**Task instructions:** Restate the entries below verbatim.

Records that describe objects:

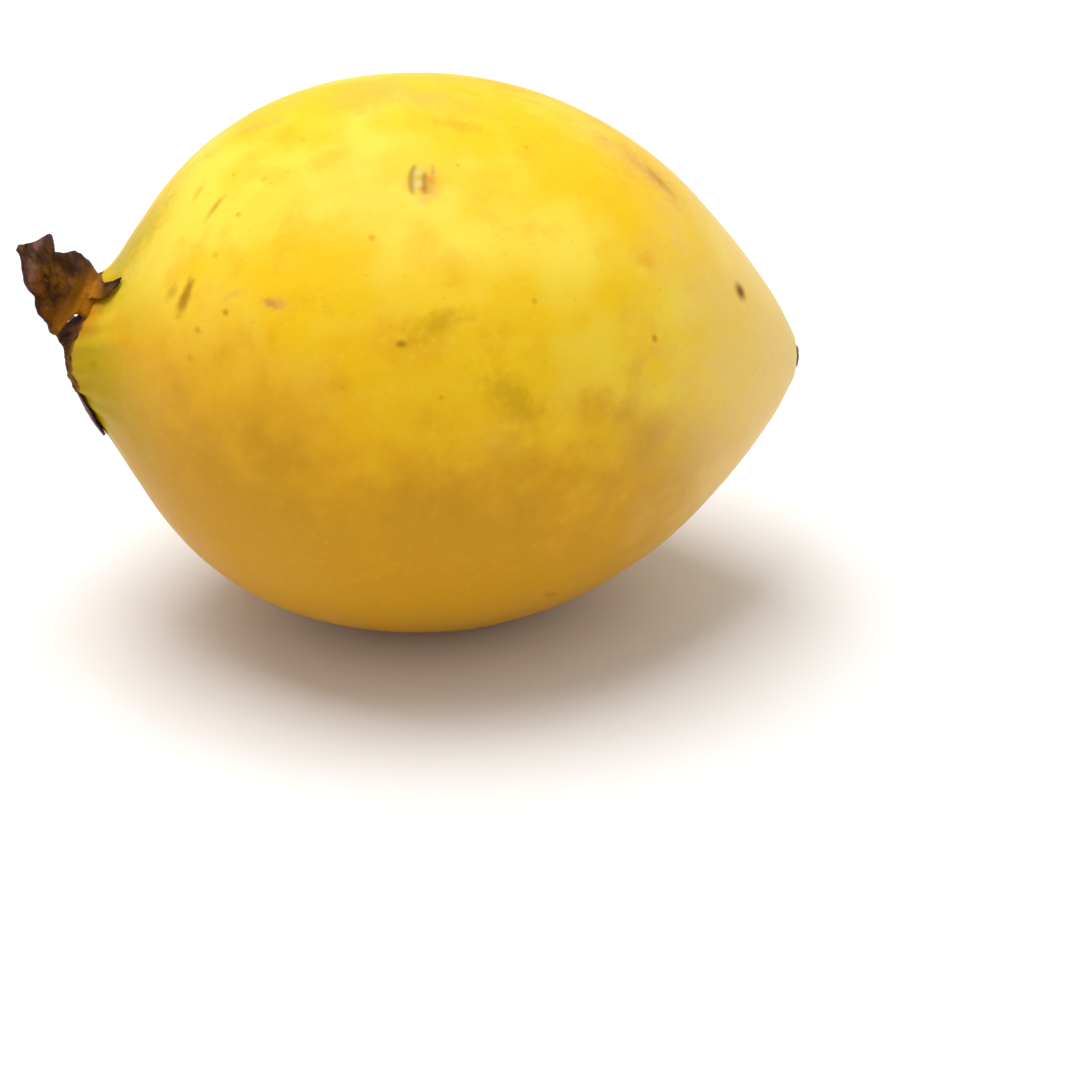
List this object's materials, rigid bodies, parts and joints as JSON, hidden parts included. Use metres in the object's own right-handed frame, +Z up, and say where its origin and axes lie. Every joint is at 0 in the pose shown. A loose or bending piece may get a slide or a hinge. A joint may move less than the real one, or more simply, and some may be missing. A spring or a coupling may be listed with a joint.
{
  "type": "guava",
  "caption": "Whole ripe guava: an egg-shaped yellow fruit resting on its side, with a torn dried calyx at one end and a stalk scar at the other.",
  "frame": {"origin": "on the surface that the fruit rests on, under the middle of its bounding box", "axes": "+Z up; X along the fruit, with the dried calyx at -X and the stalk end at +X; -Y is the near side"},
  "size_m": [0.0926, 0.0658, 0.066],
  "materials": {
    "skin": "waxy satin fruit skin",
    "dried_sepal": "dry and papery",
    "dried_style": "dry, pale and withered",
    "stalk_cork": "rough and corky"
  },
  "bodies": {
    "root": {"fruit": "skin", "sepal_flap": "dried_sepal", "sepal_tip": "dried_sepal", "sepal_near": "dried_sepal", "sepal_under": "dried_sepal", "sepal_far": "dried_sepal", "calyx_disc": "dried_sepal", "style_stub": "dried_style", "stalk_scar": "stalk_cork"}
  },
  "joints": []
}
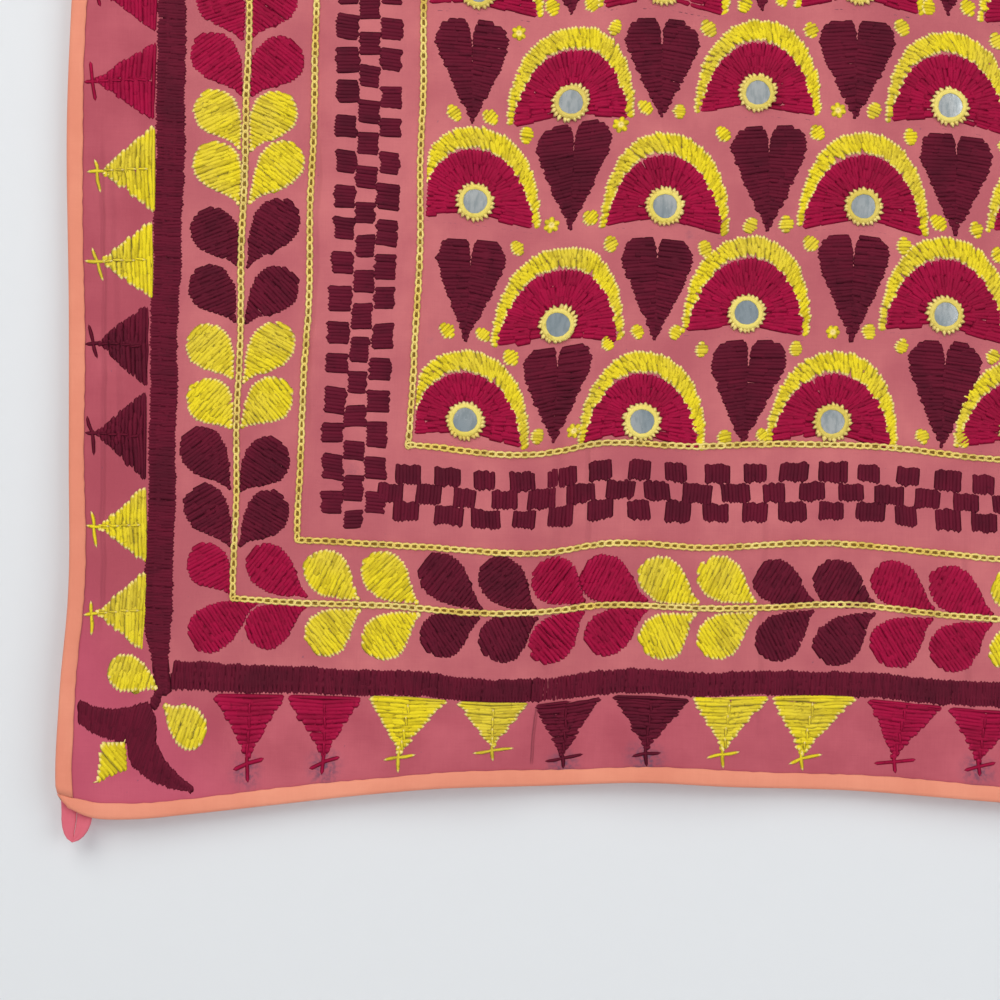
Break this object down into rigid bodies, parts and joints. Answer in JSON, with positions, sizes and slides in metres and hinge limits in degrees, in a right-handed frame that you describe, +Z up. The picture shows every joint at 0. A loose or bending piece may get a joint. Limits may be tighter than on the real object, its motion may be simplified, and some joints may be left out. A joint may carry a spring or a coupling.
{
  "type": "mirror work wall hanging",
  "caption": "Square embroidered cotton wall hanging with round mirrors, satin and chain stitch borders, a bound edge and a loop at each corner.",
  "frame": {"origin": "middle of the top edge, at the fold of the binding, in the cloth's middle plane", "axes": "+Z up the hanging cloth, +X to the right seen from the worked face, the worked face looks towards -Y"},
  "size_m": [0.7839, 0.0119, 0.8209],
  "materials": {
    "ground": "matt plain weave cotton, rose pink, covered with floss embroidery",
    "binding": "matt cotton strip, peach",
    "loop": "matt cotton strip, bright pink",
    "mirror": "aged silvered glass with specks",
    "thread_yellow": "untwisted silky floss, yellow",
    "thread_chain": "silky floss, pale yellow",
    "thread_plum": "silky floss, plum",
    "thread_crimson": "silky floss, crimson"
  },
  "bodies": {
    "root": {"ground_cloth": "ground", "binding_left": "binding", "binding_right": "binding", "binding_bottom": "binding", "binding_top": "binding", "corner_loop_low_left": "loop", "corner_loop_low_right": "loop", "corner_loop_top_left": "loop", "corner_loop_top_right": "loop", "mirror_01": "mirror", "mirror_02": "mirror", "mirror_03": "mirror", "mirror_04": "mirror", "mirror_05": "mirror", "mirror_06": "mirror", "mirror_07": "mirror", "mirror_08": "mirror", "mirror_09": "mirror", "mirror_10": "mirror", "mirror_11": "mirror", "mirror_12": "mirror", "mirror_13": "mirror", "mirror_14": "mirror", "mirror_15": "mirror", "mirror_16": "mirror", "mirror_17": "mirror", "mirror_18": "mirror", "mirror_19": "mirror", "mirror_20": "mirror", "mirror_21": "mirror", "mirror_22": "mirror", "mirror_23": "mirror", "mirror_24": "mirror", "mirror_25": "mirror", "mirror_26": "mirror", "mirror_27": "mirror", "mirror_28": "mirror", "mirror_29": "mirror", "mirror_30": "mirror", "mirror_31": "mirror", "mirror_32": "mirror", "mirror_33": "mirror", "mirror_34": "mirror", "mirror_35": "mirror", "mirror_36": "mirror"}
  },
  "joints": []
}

**Expected answer:**
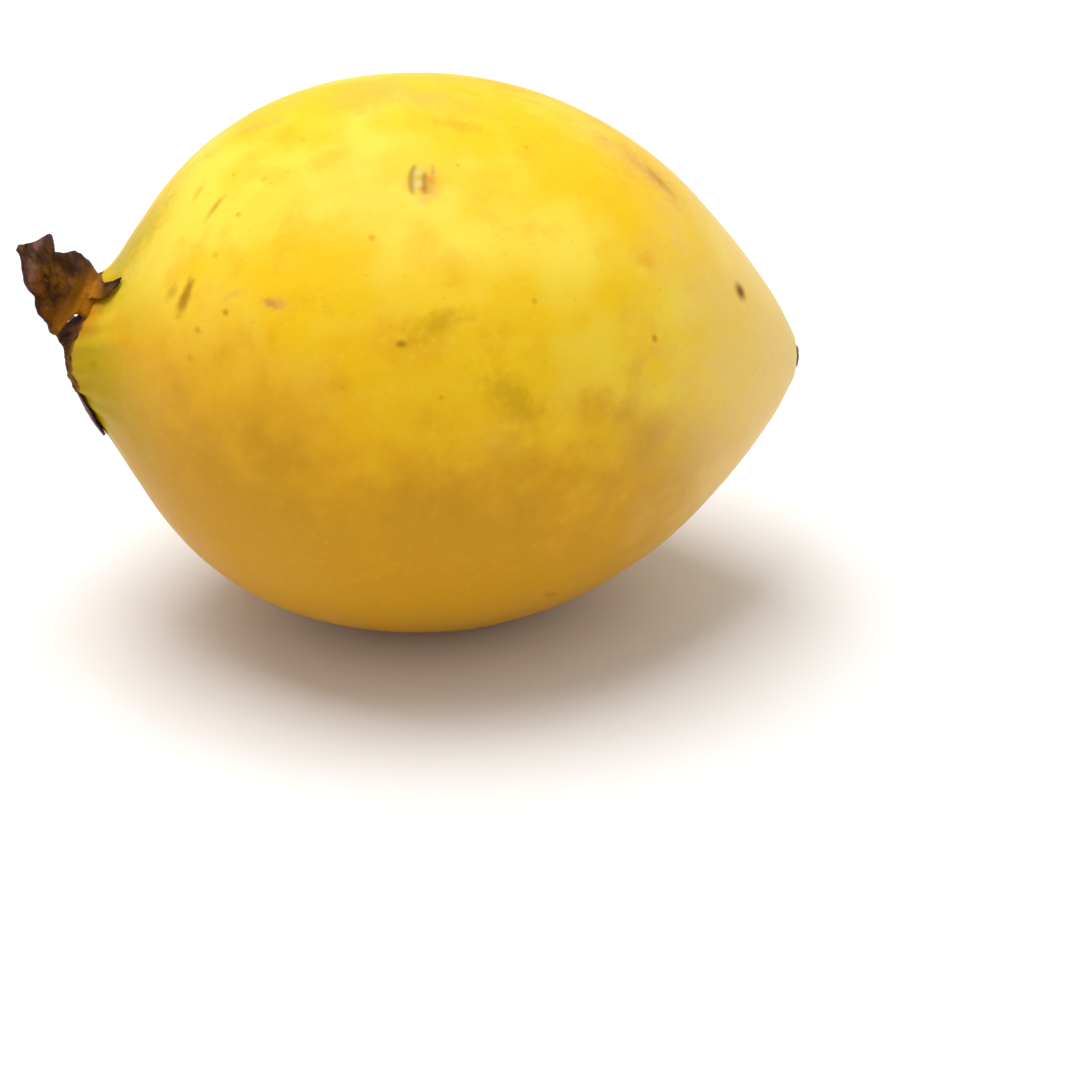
List this object's materials, rigid bodies, parts and joints as JSON, hidden parts included. Use metres in the object's own right-handed frame, +Z up, and say where its origin and axes lie. Every joint is at 0 in the pose shown. A loose or bending piece may get a slide or a hinge. A joint may move less than the real one, or more simply, and some may be missing. A spring or a coupling may be listed with a joint.
{
  "type": "guava",
  "caption": "Whole ripe guava: an egg-shaped yellow fruit resting on its side, with a torn dried calyx at one end and a stalk scar at the other.",
  "frame": {"origin": "on the surface that the fruit rests on, under the middle of its bounding box", "axes": "+Z up; X along the fruit, with the dried calyx at -X and the stalk end at +X; -Y is the near side"},
  "size_m": [0.0926, 0.0658, 0.066],
  "materials": {
    "skin": "waxy satin fruit skin",
    "dried_sepal": "dry and papery",
    "dried_style": "dry, pale and withered",
    "stalk_cork": "rough and corky"
  },
  "bodies": {
    "root": {"fruit": "skin", "sepal_flap": "dried_sepal", "sepal_tip": "dried_sepal", "sepal_near": "dried_sepal", "sepal_under": "dried_sepal", "sepal_far": "dried_sepal", "calyx_disc": "dried_sepal", "style_stub": "dried_style", "stalk_scar": "stalk_cork"}
  },
  "joints": []
}
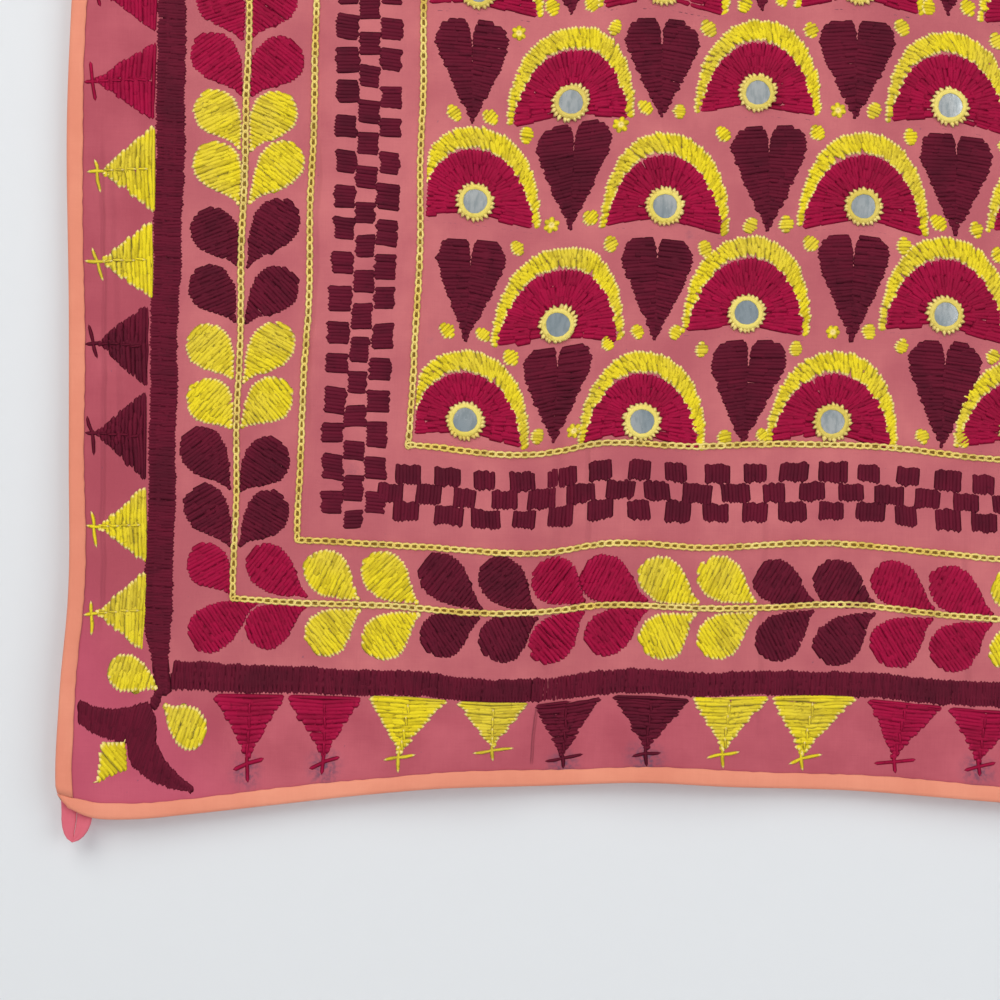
Break this object down into rigid bodies, parts and joints. Answer in JSON, with positions, sizes and slides in metres and hinge limits in degrees, in a right-handed frame that you describe, +Z up. The picture shows every joint at 0. A loose or bending piece may get a joint. Limits may be tighter than on the real object, its motion may be simplified, and some joints may be left out. A joint may carry a spring or a coupling.
{
  "type": "mirror work wall hanging",
  "caption": "Square embroidered cotton wall hanging with round mirrors, satin and chain stitch borders, a bound edge and a loop at each corner.",
  "frame": {"origin": "middle of the top edge, at the fold of the binding, in the cloth's middle plane", "axes": "+Z up the hanging cloth, +X to the right seen from the worked face, the worked face looks towards -Y"},
  "size_m": [0.7839, 0.0119, 0.8209],
  "materials": {
    "ground": "matt plain weave cotton, rose pink, covered with floss embroidery",
    "binding": "matt cotton strip, peach",
    "loop": "matt cotton strip, bright pink",
    "mirror": "aged silvered glass with specks",
    "thread_yellow": "untwisted silky floss, yellow",
    "thread_chain": "silky floss, pale yellow",
    "thread_plum": "silky floss, plum",
    "thread_crimson": "silky floss, crimson"
  },
  "bodies": {
    "root": {"ground_cloth": "ground", "binding_left": "binding", "binding_right": "binding", "binding_bottom": "binding", "binding_top": "binding", "corner_loop_low_left": "loop", "corner_loop_low_right": "loop", "corner_loop_top_left": "loop", "corner_loop_top_right": "loop", "mirror_01": "mirror", "mirror_02": "mirror", "mirror_03": "mirror", "mirror_04": "mirror", "mirror_05": "mirror", "mirror_06": "mirror", "mirror_07": "mirror", "mirror_08": "mirror", "mirror_09": "mirror", "mirror_10": "mirror", "mirror_11": "mirror", "mirror_12": "mirror", "mirror_13": "mirror", "mirror_14": "mirror", "mirror_15": "mirror", "mirror_16": "mirror", "mirror_17": "mirror", "mirror_18": "mirror", "mirror_19": "mirror", "mirror_20": "mirror", "mirror_21": "mirror", "mirror_22": "mirror", "mirror_23": "mirror", "mirror_24": "mirror", "mirror_25": "mirror", "mirror_26": "mirror", "mirror_27": "mirror", "mirror_28": "mirror", "mirror_29": "mirror", "mirror_30": "mirror", "mirror_31": "mirror", "mirror_32": "mirror", "mirror_33": "mirror", "mirror_34": "mirror", "mirror_35": "mirror", "mirror_36": "mirror"}
  },
  "joints": []
}